The Caliph's Dream of Reason

According to tradition, the Arabs’ interest in ancient Greek learning began in the early ninth century, when the caliph al-Mamun, the son of Harun ar-Rashid, dreamed that he met a ruddy, handsome, blue-eyed man who identified himself as Aristotle. In his dream, the story goes, al-Mamun asked the famous philosopher to answer a question: “What is good?”

“Whatever is good according to reason,” Aristotle replied.

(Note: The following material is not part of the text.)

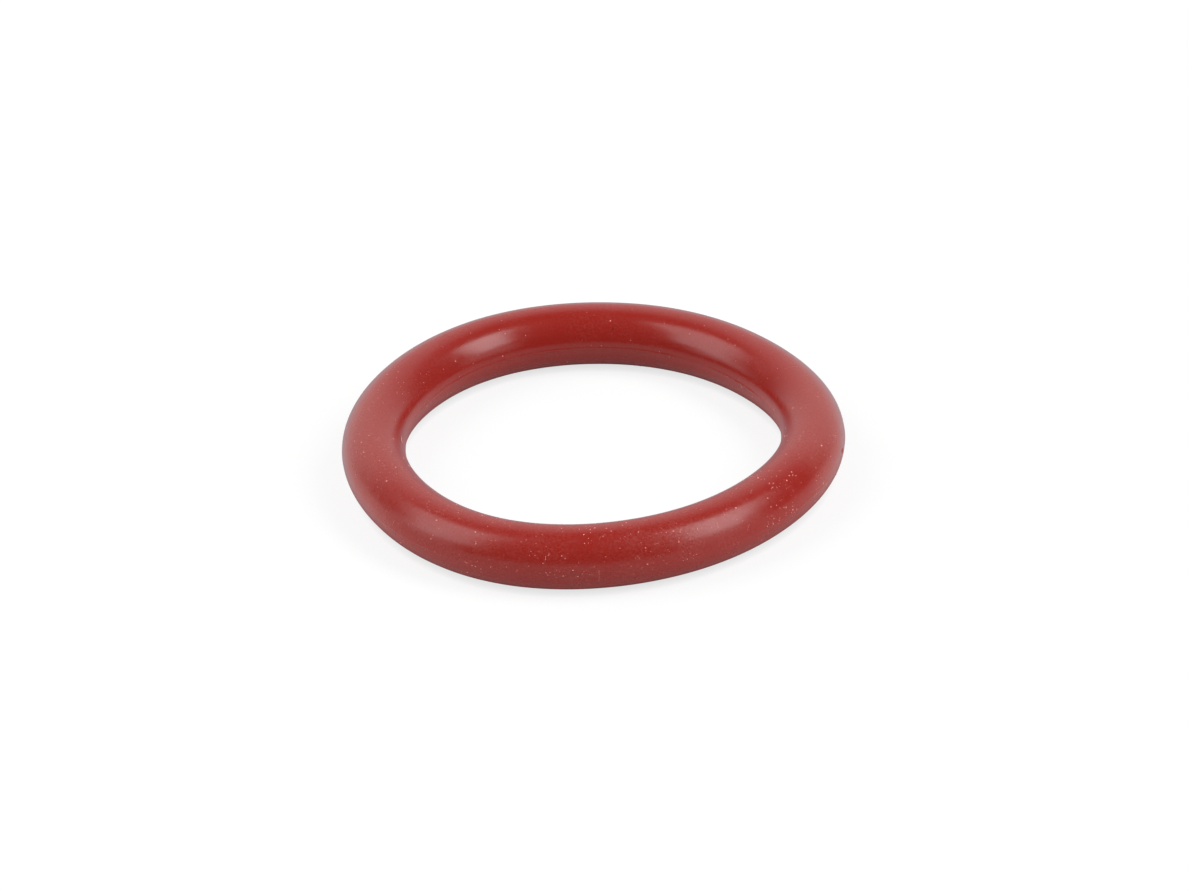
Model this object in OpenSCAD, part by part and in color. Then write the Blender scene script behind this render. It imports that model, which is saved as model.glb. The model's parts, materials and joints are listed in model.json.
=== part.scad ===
// Silicone o-ring: one moulded piece, a round cord closed into a ring.
// The origin is the ring's centre, in the parting plane of its mould, and +Z is the ring's axis.
// The ring lies flat, as it rests on a bench.

/* [Ring] */
// Inside diameter, from cord to cord across the hole
inside_d = 31.5; // [20:0.1:60]
// Diameter of the round cord
cord_d = 5.3; // [3.5:0.05:9]

/* [Mould line] */
// How far the trimmed flash stands proud of the cord, in the hole and round the outside
flash_h = 0.04; // [0.02:0.01:0.1]
// Width of the land where the flash was trimmed off
flash_land = 0.12; // [0.06:0.02:0.2]
// Width of the flash at its foot, where it grows out of the cord
flash_foot = 0.28; // [0.22:0.02:0.5]

/* [Hidden] */
cord_r = cord_d / 2;
ring_r = inside_d / 2 + cord_r;
silicone_red = "#b4463f";
$fn = 180;

// The flash on one side of the cord's section. Each slope runs from the land down to the foot,
// on the cord's circle, and as far again inside the cord, so that the two shapes are one.
module flash() {
    land = [cord_r + flash_h, flash_land / 2];
    foot = [sqrt(pow(cord_r, 2) - pow(flash_foot / 2, 2)), flash_foot / 2];
    root = 2 * foot - land;
    polygon([land, root, [root.x, -root.y], [land.x, -land.y]]);
}

// The cord's section about its own centre, with flash in the hole and round the outside
module cord_section() {
    circle(cord_r);
    for (side = [0, 180]) rotate(side) flash();
}

module o_ring() {
    color(silicone_red) rotate_extrude() translate([ring_r, 0]) cord_section();
}

o_ring();
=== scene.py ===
import json
import math

import bpy
from mathutils import Matrix, Vector


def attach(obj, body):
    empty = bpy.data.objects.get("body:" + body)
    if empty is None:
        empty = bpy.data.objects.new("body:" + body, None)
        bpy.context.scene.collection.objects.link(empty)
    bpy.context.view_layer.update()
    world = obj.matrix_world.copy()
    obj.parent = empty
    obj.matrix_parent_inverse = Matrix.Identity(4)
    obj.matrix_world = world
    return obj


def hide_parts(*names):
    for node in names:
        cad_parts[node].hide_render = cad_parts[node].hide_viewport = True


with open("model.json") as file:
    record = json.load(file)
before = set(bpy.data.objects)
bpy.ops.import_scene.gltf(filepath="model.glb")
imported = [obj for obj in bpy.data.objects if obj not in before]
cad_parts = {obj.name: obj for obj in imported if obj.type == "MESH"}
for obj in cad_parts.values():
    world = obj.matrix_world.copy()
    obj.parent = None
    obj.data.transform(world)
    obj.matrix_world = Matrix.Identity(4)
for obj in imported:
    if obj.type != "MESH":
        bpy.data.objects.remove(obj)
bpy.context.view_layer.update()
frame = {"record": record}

MM = 0.001

# The ring's form. Silicone rubber is pressed and cured in a two-part mould as a round cord that
# closes on itself. A fine flash is left where the halves met, in the hole and round the outside,
# and is trimmed. An elastic ring is never put down quite round, so this one lies a little lobed.
LANDS = {mount["name"]: mount["dims"]["r_mm"] * MM for mount in frame["record"]["mounts"]}
FLASH_HEIGHT = 0.04 * MM
FLASH_LAND = 0.12 * MM
FLASH_FOOT = 0.28 * MM
RING_RADIUS = (LANDS["outside_land"] + LANDS["inside_land"]) / 2
CORD_RADIUS = (LANDS["outside_land"] - LANDS["inside_land"]) / 2 - FLASH_HEIGHT
# Each row is a number of lobes, how far they stand out, and the bearing that one of them points to
LAY = ((2, 0.155 * MM, 87), (3, 0.23 * MM, 0), (4, 0.09 * MM, -9), (6, 0.05 * MM, 0))


def add(tree, kind, inputs, **settings):
    """Adds a node. An input is named by its socket's name or place, and is a value or what feeds it."""
    node = tree.nodes.new(kind)
    for name, value in settings.items():
        setattr(node, name, value)
    for place, value in inputs.items():
        if isinstance(value, bpy.types.Node):
            value = value.outputs[0]
        if isinstance(value, bpy.types.NodeSocket):
            tree.links.new(value, node.inputs[place])
        else:
            node.inputs[place].default_value = value
    return node


def sizes_in(tree, sizes):
    """Gives a node tree its named inputs, and returns the node that brings them in."""
    for name, kind in sizes.items():
        tree.interface.new_socket(name, in_out="INPUT", socket_type="NodeSocket" + kind)
    tree.interface.new_socket("Geometry", in_out="OUTPUT", socket_type="NodeSocketGeometry")
    return tree.nodes.new("NodeGroupInput").outputs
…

“What else?” asked the caliph.

“Whatever is good according to religious law,” came the answer.

“And what else?”

“Nothing else,” said Aristotle.

The tenth-century Baghdad bookseller and author Ibn an-Nadim describes the dream in his
Fihrist,
or “Index,” a compilation of Arab literature up to that point. An-Nadim goes on to say that the dream prompted al-Mamun to write to the Byzantine emperor, whom he had just defeated in battle but whom he now asked for help. The caliph wondered if he might “send people to select books on the ancient sciences from those preserved in the libraries of Byzantine territory.” At first the emperor refused the request, but then he consented. The caliph immediately sent a group of learned scholars to Byzantium, who “made their choice among the material which they found there and took it along to al-Mamun. He ordered them to translate it, and this was done.”